My original Anne collection

I found myself so captivated by Anne and Green Gables when I was 11 that I couldn’t wait to read the next book and the next book and the next book. And that is when my problems truly began. First, I wanted to own the books. This was not a huge deal because book buying was something I did from a very early age. Each Saturday, my mom, my aunt, my nana, my brother (at least until he was old enough to not have to go), and I would head out for an adventure—an adventure that usually involved luncheon (and probably to make me happy, a book store). If the weather was terrible, we were most likely in a mall somewhere because back then each mall had a different array of stores. They weren’t simply cookie cutters of each other. I preferred B. Dalton to Walden Books, but I really, really loved the Doubleday at the Short Hills Mall or if we happened upon a Bretano’s. My early reading life was truly influenced by B. Dalton and Walden Books. And each Saturday as we embarked on our adventure, I was allowed to take $2.00 (later it became $5.00, and by middle school it was babysitting money), so I could purchase something—if I wanted. I usually came home with a book. Sometimes a Smurf, but usually a book. However, this post is about Anne Shirley, and so I’ll get back to where I started.

I returned Anne of Green Gables to my middle school library, and quickly purchased and reread a copy of my own. Then I read the second book, Anne of Avonlea.  When I finished the second book, I purchased the third, Anne of the Island. And this is where I thought Anne’s journey ended because the first three books were the only ones that bookstores carried. I got to the end of third book and realized there were five more books. The only problem was I couldn’t get them. My library—school and public—only had Anne of Green Gables. Every bookstore in a 60 mile radius of my house had the first three books. My aunt and I would scoured every book store we entered and inevitably ask for the book. For whatever reason, mall bookstores weren’t offering to order books. And thus, Aunt and I created a demand; we were a two-woman Anne Shirley army. And lo and behold, one day the fourth book, Anne of Windy Poplars, showed up in the book store! Knowing this was going to take awhile, we immediately began requesting the next book, and when that would show up, the next. It took a while but by the end of middle school, I had not only collected the whole series, but I read the whole series. (I wish I still had the notebook where I recorded all the books I read, the date finished, and the star rating—I was a Goodreads before there was even an internet—I know exactly how long it took.) At was somewhere around book number six or seven, that I discovered L.M. Montgomery had written another series—Emily of New Moon. And thus, I began my hunt for that trilogy. I finally tracked down Emily when I was in high school. And so the last family vacation I went on, the summer between my first and second year in college, we went to Nova Scotia and PEI.

My original Emily books

Despite 80 years passing between Montgomery publishing Anne and my visit, the place looked exactly the way I pictured it. We visited her home, I took some pictures—but really I was just taking it all in and living the moment. Before smart phones, I suppose this is what we did. It was a great trip.
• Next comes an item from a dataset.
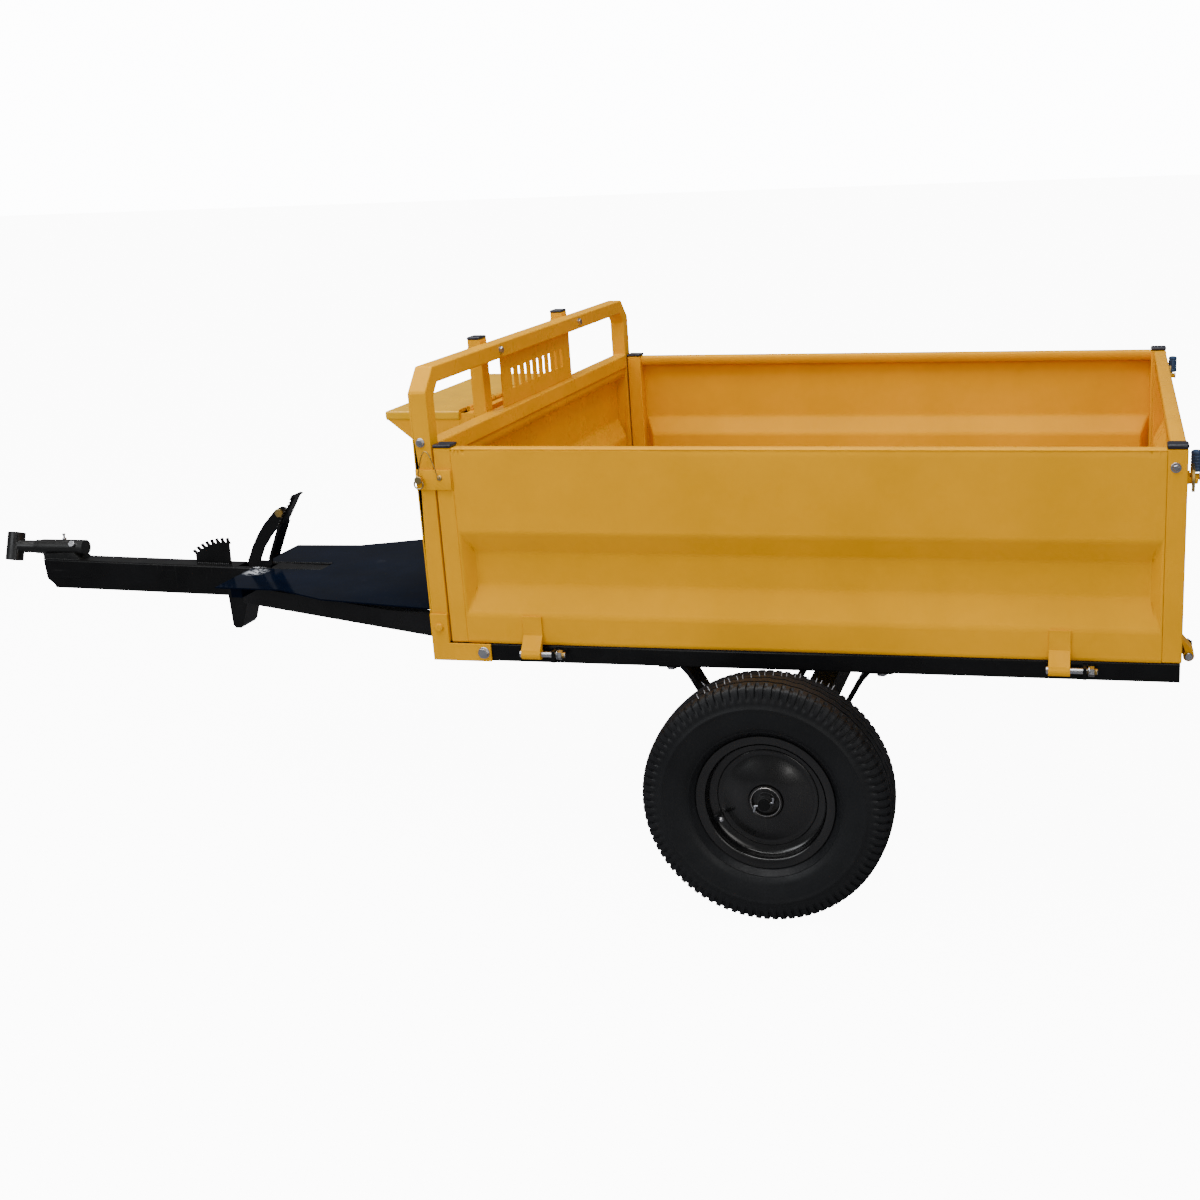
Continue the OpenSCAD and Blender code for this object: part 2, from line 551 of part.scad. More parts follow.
module corner_brackets() color([0.8, 0.57, 0.12]) both()
  side_plate(half_w, half_w + 4, [[bed_front - 107, rail_z], [bed_front, rail_z],
    [bed_front, bed_z + 52], [bed_front - 32, bed_z + 52], [bed_front - 32, bed_z - 0.5],
    [bed_front - 107, bed_z - 0.5]]);

// ---------- hinges ----------
// strap profile: v outward from the panel face, w up; eye round the hinge bolt
module strap_2d() difference() {
  union() {
    polygon([[0, side_z + 50], [3, side_z + 50], [3, side_z + 17], [21, hinge_z + 8],
      [hinge_out + 8.5, hinge_z], [hinge_out - 5, hinge_z + 6], [0, side_z + 20]]);
    translate([hinge_out, hinge_z]) circle(r = 9);
  }
  translate([hinge_out, hinge_z]) circle(r = hinge_r + run);
}
module strap_at(x) translate([x - strap_w / 2, half_w, 0]) rotate([90, 0, 90])
  linear_extrude(strap_w) strap_2d();
module side_straps() color([0.8, 0.57, 0.12]) for (x = strap_xs) strap_at(x);
module lug_2d() polygon([[0, rail_z + 4], [hinge_out + 8, rail_z + 8], [hinge_out + 8, hinge_z + 8],
  [hinge_out - 6, hinge_z + 8], [0, bed_z - 4]]);
module hinge_lugs() color([0.06, 0.06, 0.07]) {
  both() for (x = strap_xs) difference() {
    translate([x - strap_w / 2 - 26, half_w, 0]) rotate([90, 0, 90]) linear_extrude(6) lug_2d();
    xcyl(x - 60, x, half_w + hinge_out, hinge_z, hinge_r);
  }
  both() difference() {
    translate([-bed_rear + 2, gate_ys[0] - strap_w / 2 - 26, 0]) mirror([1, 0, 0])
      translate([0, 6, 0]) rotate([90, 0, 0]) linear_extrude(6)
        polygon([[0, rail_z + 4], [hinge_out + 10, rail_z + 8], [hinge_out + 10, hinge_z + 8],
          [hinge_out - 4, hinge_z + 8], [0, bed_z - 4]]);
    ycyl(-bed_rear - hinge_out, 0, half_w, hinge_z, hinge_r);
  }
}
module hinge_bolts() color([0.78, 0.78, 0.8]) {
  both() for (x = strap_xs) {
    xcyl(x - strap_w / 2 - 42, x + strap_w / 2 + 1, half_w + hinge_out, hinge_z, hinge_r);
    hex_x(x - strap_w / 2 - 38, half_w + hinge_out, hinge_z, 15, 12);
    hex_x(x + strap_w / 2 + 0.5, half_w + hinge_out, hinge_z, 15, 5);
  }
  both() {
    ycyl(-bed_rear - hinge_out, gate_ys[0] - strap_w / 2 - 42, gate_ys[0] + strap_w / 2 + 1,
      hinge_z, hinge_r);
    hex_y(-bed_rear - hinge_out, gate_ys[0] - strap_w / 2 - 38, hinge_z, 15, 12);
    hex_y(-bed_rear - hinge_out, gate_ys[0] + strap_w / 2 + 0.5, hinge_z, 15, 5);
  }
}

// ---------- fold-down sides (drawn on the left) ----------
side_u0 = -bed_rear + stile_x;
side_u1 = bed_front - 35 - stile_x;
module side_panel() color([0.8, 0.57, 0.12]) translate([0, half_w, 0])
  pressed(side_u0, side_u1, side_z, side_top, press_d);
module stile(x) difference() {
  block(x, x + stile_x, half_w - stile_y, half_w, side_z, side_top);
  block(x + 3, x + stile_x - 3, half_w - stile_y + 3, half_w - 3, side_z - 5, side_top + 5);
}
module side_stiles() color([0.8, 0.57, 0.12]) {
  stile(-bed_rear);
  stile(side_u1);
  // keeper stud that the tailgate latch hooks over
  xcyl(-bed_rear - 16, -bed_rear + 1, keeper_y, latch_z, 5);
}
// plastic caps, hasp plate, rivet, lanyard bolt
module side_fittings() {
  color([0.17, 0.18, 0.22]) {
    block(-bed_rear - 1, -bed_rear + stile_x + 1, half_w - stile_y - 1, half_w + 1, side_top, side_top + 8);
    block(-bed_rear + 3, -bed_rear + stile_x - 3, half_w - 27, half_w - 3, side_top - 14, side_top + 1);
    block(side_u1 - 1, side_u1 + stile_x + 1, half_w - stile_y - 1, half_w + 1, side_top, side_top + 6);
    block(side_u1 + 3, side_u1 + stile_x - 3, half_w - 27, half_w - 3, side_top - 14, side_top + 1);
  }
  color([0.8, 0.57, 0.12]) difference() {
    block(side_u1 + 2, bed_front - 1, half_w + 0.3, half_w + 4.3, pin_z - 18, pin_z + 17);
    ycyl(pin_x, half_w - 5, half_w + 10, pin_z, 4.5);
  }
  color([0.8, 0.7, 0.4]) {
    ycyl(side_u1 + 22, half_w + 4.3, half_w + 6.5, pin_z + 3, 5);
    hex_y(-bed_rear + 18, half_w, side_top - 28, 10, 5);
  }
}
// locking pin with pull ring; slides outward through the hasp plate
module lock_pin() color([0.78, 0.62, 0.25]) {
  ycyl(pin_x, post_y + 14, half_w + 12, pin_z, 4);
  ycyl(pin_x, half_w + 6, half_w + 12, pin_z, 7);
  translate([pin_x, half_w + 9, pin_z - 7]) rotate([90, 0, 0]) rotate_extrude() translate([8, 0])
    circle(r = 1.6, $fn = 16);
}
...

A trip I had all but forgotten about until Heather at Craftlit announced that our next book was going to be Anne of Green Gables. I began listening to the book and was worried how Anne would hold up after all these years. First, Kim Zuckert narrates a perfect Anne. Secondly, the book does hold up. Anne is still strong, funny, smart, kind, and just the perfect female protagonist.
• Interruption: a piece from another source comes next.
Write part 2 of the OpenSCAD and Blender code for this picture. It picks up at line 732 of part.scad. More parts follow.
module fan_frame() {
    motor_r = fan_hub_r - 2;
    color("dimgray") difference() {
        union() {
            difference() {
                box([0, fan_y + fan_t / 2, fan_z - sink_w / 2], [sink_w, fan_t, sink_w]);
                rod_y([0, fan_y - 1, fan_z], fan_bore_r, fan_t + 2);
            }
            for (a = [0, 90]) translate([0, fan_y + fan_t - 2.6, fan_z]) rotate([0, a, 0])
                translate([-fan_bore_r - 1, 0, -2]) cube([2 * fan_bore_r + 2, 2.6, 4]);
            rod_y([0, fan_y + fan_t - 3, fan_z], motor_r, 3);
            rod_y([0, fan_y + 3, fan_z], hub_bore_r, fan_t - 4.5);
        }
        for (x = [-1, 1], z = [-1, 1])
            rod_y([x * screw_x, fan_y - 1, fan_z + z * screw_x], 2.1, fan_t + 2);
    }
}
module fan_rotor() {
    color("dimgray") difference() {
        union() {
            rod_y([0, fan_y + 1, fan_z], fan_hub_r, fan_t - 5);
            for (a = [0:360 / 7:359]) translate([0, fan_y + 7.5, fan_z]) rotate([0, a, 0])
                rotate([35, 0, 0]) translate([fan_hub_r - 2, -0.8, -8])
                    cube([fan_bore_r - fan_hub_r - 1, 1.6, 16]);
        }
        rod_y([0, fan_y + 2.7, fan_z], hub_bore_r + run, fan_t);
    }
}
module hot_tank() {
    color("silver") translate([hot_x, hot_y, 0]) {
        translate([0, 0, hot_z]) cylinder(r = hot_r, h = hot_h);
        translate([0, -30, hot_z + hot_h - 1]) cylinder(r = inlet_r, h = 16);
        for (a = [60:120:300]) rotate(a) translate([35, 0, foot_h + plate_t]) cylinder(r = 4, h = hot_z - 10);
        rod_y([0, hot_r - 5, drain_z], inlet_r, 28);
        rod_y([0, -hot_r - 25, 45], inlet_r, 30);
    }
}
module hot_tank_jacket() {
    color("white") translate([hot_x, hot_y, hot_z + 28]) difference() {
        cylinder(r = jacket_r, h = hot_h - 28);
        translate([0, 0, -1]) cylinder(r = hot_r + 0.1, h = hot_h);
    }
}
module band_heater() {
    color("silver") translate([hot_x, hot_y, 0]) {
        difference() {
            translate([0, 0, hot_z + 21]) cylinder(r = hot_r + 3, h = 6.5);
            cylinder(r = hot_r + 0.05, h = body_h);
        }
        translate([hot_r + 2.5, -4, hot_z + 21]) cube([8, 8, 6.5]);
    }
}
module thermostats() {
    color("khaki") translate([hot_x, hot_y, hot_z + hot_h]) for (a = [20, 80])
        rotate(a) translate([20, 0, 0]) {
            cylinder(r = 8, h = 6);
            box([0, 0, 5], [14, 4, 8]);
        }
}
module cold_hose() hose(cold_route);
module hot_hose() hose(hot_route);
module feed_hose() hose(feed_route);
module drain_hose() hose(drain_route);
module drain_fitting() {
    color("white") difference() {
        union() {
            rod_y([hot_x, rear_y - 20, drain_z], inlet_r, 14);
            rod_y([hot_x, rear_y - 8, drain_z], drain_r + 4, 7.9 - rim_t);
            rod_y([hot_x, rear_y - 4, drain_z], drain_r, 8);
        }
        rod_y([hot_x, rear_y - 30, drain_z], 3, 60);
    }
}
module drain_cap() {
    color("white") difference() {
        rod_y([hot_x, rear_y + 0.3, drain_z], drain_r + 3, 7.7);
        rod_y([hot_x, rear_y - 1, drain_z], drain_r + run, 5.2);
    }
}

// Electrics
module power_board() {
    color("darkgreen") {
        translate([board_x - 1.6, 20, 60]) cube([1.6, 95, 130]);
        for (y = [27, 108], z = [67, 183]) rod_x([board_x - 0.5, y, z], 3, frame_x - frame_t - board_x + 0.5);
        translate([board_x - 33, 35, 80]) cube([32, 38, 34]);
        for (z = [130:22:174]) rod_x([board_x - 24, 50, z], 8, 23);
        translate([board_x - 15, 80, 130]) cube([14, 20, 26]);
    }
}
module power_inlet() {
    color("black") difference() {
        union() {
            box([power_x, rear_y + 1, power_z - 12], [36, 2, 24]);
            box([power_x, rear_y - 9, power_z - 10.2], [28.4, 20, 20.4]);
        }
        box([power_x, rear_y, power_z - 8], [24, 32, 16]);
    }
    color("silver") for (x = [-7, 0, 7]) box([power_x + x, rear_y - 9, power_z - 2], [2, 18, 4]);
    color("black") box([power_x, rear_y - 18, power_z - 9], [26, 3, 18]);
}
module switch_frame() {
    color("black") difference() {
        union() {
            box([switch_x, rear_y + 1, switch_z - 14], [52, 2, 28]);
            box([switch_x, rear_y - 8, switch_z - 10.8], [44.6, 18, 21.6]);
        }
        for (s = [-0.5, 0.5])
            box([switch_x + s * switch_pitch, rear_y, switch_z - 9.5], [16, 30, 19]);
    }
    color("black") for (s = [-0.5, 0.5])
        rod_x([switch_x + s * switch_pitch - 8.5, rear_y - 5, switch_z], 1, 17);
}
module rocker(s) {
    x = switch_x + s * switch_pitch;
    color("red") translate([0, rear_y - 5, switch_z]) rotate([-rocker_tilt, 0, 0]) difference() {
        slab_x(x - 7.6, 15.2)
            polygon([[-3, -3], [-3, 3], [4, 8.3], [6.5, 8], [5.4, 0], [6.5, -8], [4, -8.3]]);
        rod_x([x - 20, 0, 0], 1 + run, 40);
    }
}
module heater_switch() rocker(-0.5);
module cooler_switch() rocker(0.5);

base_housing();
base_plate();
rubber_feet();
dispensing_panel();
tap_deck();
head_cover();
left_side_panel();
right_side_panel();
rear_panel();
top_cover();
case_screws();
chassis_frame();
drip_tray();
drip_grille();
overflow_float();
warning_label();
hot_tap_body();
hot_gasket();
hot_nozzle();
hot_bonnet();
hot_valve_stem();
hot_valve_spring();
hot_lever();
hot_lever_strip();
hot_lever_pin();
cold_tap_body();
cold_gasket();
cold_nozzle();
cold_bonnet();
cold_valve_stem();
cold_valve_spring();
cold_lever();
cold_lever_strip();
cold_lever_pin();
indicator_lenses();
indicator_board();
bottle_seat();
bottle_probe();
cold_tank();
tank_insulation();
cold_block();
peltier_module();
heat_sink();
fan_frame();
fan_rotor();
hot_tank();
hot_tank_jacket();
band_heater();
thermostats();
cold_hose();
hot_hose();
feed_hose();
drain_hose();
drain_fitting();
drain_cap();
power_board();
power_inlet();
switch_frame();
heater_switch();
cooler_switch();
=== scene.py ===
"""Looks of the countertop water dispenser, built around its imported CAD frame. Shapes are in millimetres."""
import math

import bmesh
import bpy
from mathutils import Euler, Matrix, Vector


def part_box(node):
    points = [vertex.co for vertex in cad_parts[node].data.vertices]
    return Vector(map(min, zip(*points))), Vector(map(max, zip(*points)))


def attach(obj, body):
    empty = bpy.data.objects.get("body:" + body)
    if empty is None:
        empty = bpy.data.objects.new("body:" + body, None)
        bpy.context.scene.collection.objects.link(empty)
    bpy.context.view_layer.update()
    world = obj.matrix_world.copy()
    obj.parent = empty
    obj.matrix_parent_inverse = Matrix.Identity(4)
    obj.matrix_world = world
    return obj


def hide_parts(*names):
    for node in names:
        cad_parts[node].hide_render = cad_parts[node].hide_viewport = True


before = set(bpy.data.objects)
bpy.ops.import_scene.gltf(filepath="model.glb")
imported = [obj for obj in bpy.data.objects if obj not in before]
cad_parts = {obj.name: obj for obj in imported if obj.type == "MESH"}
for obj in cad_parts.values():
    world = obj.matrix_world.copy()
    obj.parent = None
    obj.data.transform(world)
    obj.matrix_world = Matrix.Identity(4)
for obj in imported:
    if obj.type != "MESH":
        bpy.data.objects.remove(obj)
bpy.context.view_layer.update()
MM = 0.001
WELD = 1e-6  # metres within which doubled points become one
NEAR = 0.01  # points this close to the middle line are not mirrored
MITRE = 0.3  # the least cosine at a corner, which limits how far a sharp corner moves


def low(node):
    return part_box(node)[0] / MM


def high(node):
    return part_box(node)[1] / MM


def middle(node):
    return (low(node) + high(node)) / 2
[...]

When it was time to think about vacation, maybe it was listening to the book that made me think PEI or maybe it was because we had just purchased Sarah McLaughlin concert tickets that made me think Nova Scotia. Whatever it was, we decided that it was time to go to Nova Scotia and PEI. And so gentle reader, I apologize if you feel inundated by Anne posts over the next few weeks as we travel, but I’m going to Anne country, and I’m a reader, so both are a natural fit.